Reader, Klæbo has multiple ways to win. On the livestream, announcers Chad Salmela and Kikkan Randall were enjoying friendly banter about whether this move represented an actual threat to the Norwegian’s dominance, or whether Klæbo was just toying with Pellegrino. Then the two men came to the final climb back to the stadium, Klæbo sped up once more, Pellegrino fell back, and the race was over.

Norway and Italy share a #wholesome fist bump as their anchor legs approach the line. (photo: screenshot from broadcast)

Klæbo skied to the line unchallenged to take the Norwegian men’s third gold, and this Norwegian man’s second, of these championships. Pellegrino crossed the line 2.48 seconds later for silver, celebrating hugely with de Fabiani. Jouve came in precisely 14 seconds later for bronze. Everyone was happy.

Canada was a noteworthy fourth. The U.S. was tenth, roughly 45 seconds back, far below its announced pre-race goals of top-five. Sometimes it’s important to set big goals, and sometimes you don’t meet those big goals. That’s ski racing.

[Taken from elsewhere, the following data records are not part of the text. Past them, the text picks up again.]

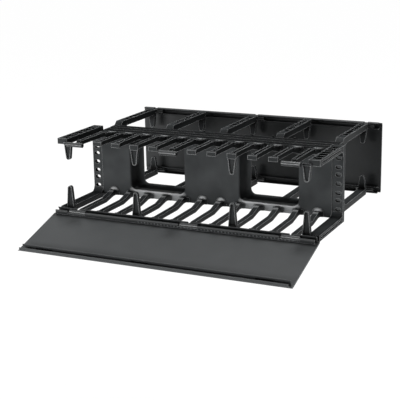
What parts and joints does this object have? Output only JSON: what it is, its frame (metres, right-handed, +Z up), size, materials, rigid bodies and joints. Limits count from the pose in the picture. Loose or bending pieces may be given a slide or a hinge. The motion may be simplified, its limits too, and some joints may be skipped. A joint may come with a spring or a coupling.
{
  "type": "horizontal cable manager",
  "caption": "Rack-mounted horizontal cable manager: slotted base with pass-through windows, front cable fingers, rear cable arms and a hinged cover front and rear.",
  "frame": {"origin": "middle of the rack slots, on the rear face of the mounting flanges, which sits on the rack rails", "axes": "+X to the right seen from the front, +Y to the back of the rack, +Z up"},
  "size_m": [0.49, 0.4643, 0.1676],
  "materials": {
    "base_plastic": "moulded charcoal plastic, satin",
    "finger_plastic": "moulded charcoal plastic, satin",
    "arm_plastic": "moulded charcoal plastic, satin",
    "cover_plastic": "extruded charcoal plastic, smooth satin",
    "clip_plastic": "moulded charcoal plastic, smooth",
    "pin_plastic": "charcoal plastic tube, glossy"
  },
  "bodies": {
    "base": {"arm_bottom_1": "arm_plastic", "arm_bottom_2": "arm_plastic", "arm_bottom_3": "arm_plastic", "arm_bottom_4": "arm_plastic", "arm_bottom_5": "arm_plastic", "arm_top_1": "arm_plastic", "arm_top_2": "arm_plastic", "arm_top_3": "arm_plastic", "arm_top_4": "arm_plastic", "arm_top_5": "arm_plastic", "base_plate": "base_plastic", "finger_bottom_01": "finger_plastic", "finger_bottom_02": "finger_plastic", "finger_bottom_03": "finger_plastic", "finger_bottom_04": "finger_plastic", "finger_bottom_05": "finger_plastic", "finger_bottom_06": "finger_plastic", "finger_bottom_07": "finger_plastic", "finger_bottom_08": "finger_plastic", "finger_bottom_09": "finger_plastic", "finger_bottom_10": "finger_plastic", "finger_bottom_11": "finger_plastic", "finger_bottom_12": "finger_plastic", "finger_bottom_end_left": "finger_plastic", "finger_bottom_end_right": "finger_plastic", "finger_top_01": "finger_plastic", "finger_top_02": "finger_plastic", "finger_top_03": "finger_plastic", "finger_top_04": "finger_plastic", "finger_top_05": "finger_plastic", "finger_top_06": "finger_plastic", "finger_top_07": "finger_plastic", "finger_top_08": "finger_plastic", "finger_top_09": "finger_plastic", "finger_top_10": "finger_plastic", "finger_top_11": "finger_plastic", "finger_top_12": "finger_plastic", "finger_top_end_left": "finger_plastic", "finger_top_end_right": "finger_plastic", "pins_front_bottom": "pin_plastic", "pins_front_top": "pin_plastic", "pins_rear_bottom": "pin_plastic", "pins_rear_top": "pin_plastic"},
    "front_cover": {"clip_front_hinge_1": "clip_plastic", "clip_front_hinge_2": "clip_plastic", "clip_front_hinge_3": "clip_plastic", "clip_front_latch_1": "clip_plastic", "clip_front_latch_2": "clip_plastic", "clip_front_latch_3": "clip_plastic", "cover_front": "cover_plastic"},
    "rear_cover": {"clip_rear_hinge_1": "clip_plastic", "clip_rear_hinge_2": "clip_plastic", "clip_rear_hinge_3": "clip_plastic", "clip_rear_latch_1": "clip_plastic", "clip_rear_latch_2": "clip_plastic", "clip_rear_latch_3": "clip_plastic", "cover_rear": "cover_plastic"}
  },
  "joints": [
    {"name": "front_cover_hinge", "type": "hinge", "parent": "base", "child": "front_cover", "pos_m": [0, -0.138, -0.06005], "axis": [-1, 0, 0], "range_deg": [0, 106.6]},
    {"name": "rear_cover_hinge", "type": "hinge", "parent": "base", "child": "rear_cover", "pos_m": [0, 0.198, 0.06005], "axis": [1, 0, 0], "range_deg": [0, 106.6]}
  ]
}
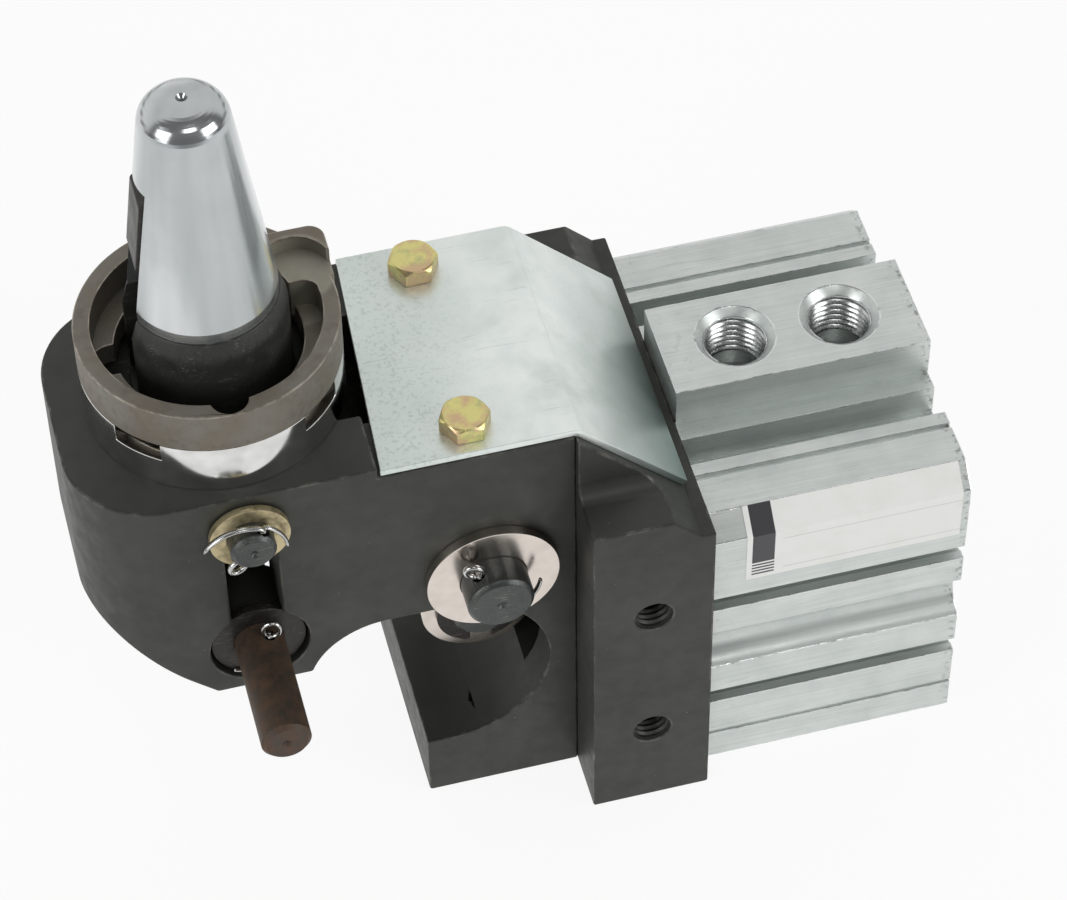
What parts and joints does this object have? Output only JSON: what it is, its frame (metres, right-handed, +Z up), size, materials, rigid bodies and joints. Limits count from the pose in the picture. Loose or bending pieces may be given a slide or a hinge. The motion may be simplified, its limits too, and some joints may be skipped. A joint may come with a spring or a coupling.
{
  "type": "pin clamp cylinder",
  "caption": "Pneumatic pin clamp: a square cylinder turns a bell-crank lever that draws a hook down in a chromed locating pin above a seat ring.",
  "frame": {"origin": "centre of the flange block's bottom face", "axes": "+X from the clamp head to the cylinder, +Y to the back, +Z up along the locating pin"},
  "size_m": [0.1545, 0.0835, 0.1644],
  "materials": {
    "black_oxide_steel": "black oxide, machined, slightly brown at the edges",
    "dark_steel": "blackened steel",
    "dark_pin_steel": "blackened, lightly oiled",
    "dark_turned_steel": "turned and blackened",
    "zinc_plated_sheet": "clear zinc plating with faint stains",
    "yellow_zinc": "yellow passivated zinc",
    "chromed_collar": "polished",
    "hard_chrome": "ground hard chrome",
    "brown_hardened_steel": "hardened, browned",
    "bright_steel": "bright",
    "rusty_pin_steel": "browned with rust",
    "polished_washer": "polished",
    "bronze": "sintered bearing bronze",
    "anodised_aluminium": "satin anodised, drawn along its length",
    "black_rubber": "matt",
    "blank_label": "blank white film"
  },
  "bodies": {
    "frame": {"flange_block": "black_oxide_steel", "body_block": "black_oxide_steel", "body_screws": "dark_steel", "cover_plate": "zinc_plated_sheet", "cover_bolts": "yellow_zinc", "collar_ring": "chromed_collar", "seat_ring": "brown_hardened_steel", "pin_base": "dark_turned_steel", "base_screws": "dark_steel", "locating_pin": "hard_chrome", "hook_cam_pin": "bright_steel", "guide_pin": "rusty_pin_steel", "guide_pin_washers": "dark_pin_steel", "guide_pin_cotters": "bright_steel", "pivot_pin": "dark_pin_steel", "pivot_washers": "polished_washer", "pivot_cotters": "bright_steel", "barrel": "anodised_aluminium", "barrel_screws": "dark_steel", "front_cover": "anodised_aluminium", "rod_bush": "bronze", "rod_seal": "black_rubber", "end_cover": "anodised_aluminium", "retaining_ring": "dark_steel", "cover_seals": "black_rubber", "bumpers": "black_rubber", "label": "blank_label"},
    "rod": {"rod_end": "dark_steel", "rod_end_pin": "bright_steel", "rod_pin": "bright_steel", "rod_pin_washers": "polished_washer", "rod_pin_clips": "dark_steel", "piston_rod": "hard_chrome", "piston": "anodised_aluminium", "piston_nut": "bright_steel", "piston_seal": "black_rubber", "wear_ring": "bronze"},
    "lever": {"lever": "dark_steel", "lever_bush": "bronze"},
    "hook_rod": {"hook_rod": "dark_steel", "cross_pin": "dark_pin_steel", "cross_pin_washers": "yellow_zinc", "cross_pin_cotters": "bright_steel", "hook_pivot_pin": "bright_steel"},
    "hook": {"hook": "dark_steel"}
  },
  "joints": [
    {"name": "rod_slide", "type": "slide", "parent": "frame", "child": "rod", "axis": [1, 0, 0], "range_m": [0, 0.007]},
    {"name": "lever_swing", "type": "hinge", "parent": "frame", "child": "lever", "pos_m": [-0.0265, 0, 0.0615], "axis": [0, -1, 0], "range_deg": [0, 16.13]},
    {"name": "hook_rod_slide", "type": "slide", "parent": "frame", "child": "hook_rod", "axis": [0, 0, -1], "range_m": [0, 0.014]},
    {"name": "hook_swing", "type": "hinge", "parent": "hook_rod", "child": "hook", "pos_m": [-0.0682, 0, 0.104], "axis": [0, -1, 0], "range_deg": [0, 14]}
  ],
  "couplings": [
    {"joint": "lever_swing", "follows": "rod_slide", "rad_per_m": 40.224},
    {"joint": "hook_rod_slide", "follows": "rod_slide", "ratio": 2},
    {"joint": "hook_swing", "follows": "rod_slide", "rad_per_m": 34.907}
  ]
}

“Yesterday was one of hardest races I’ve ever done,” Schoonmaker wrote on Monday in his post-race comments. “The qualifier felt really solid and being able to start on the front line of the final put Ben and I in a great position. We started out strong but I faded pretty quickly on the second lap with the ripping pace that some of those guys were setting up front. The level that they are skiing at is pretty insane right now so it’s pretty cool to get to experience that even if it’s through the lens of getting my butt kicked. Ben did a great job on damage control getting us back into good position but I struggled to hold it. It wasn’t the result we hoped for but it was so fun to get to team up with Ben for that format and I really believe that we can be up there in the front someday.”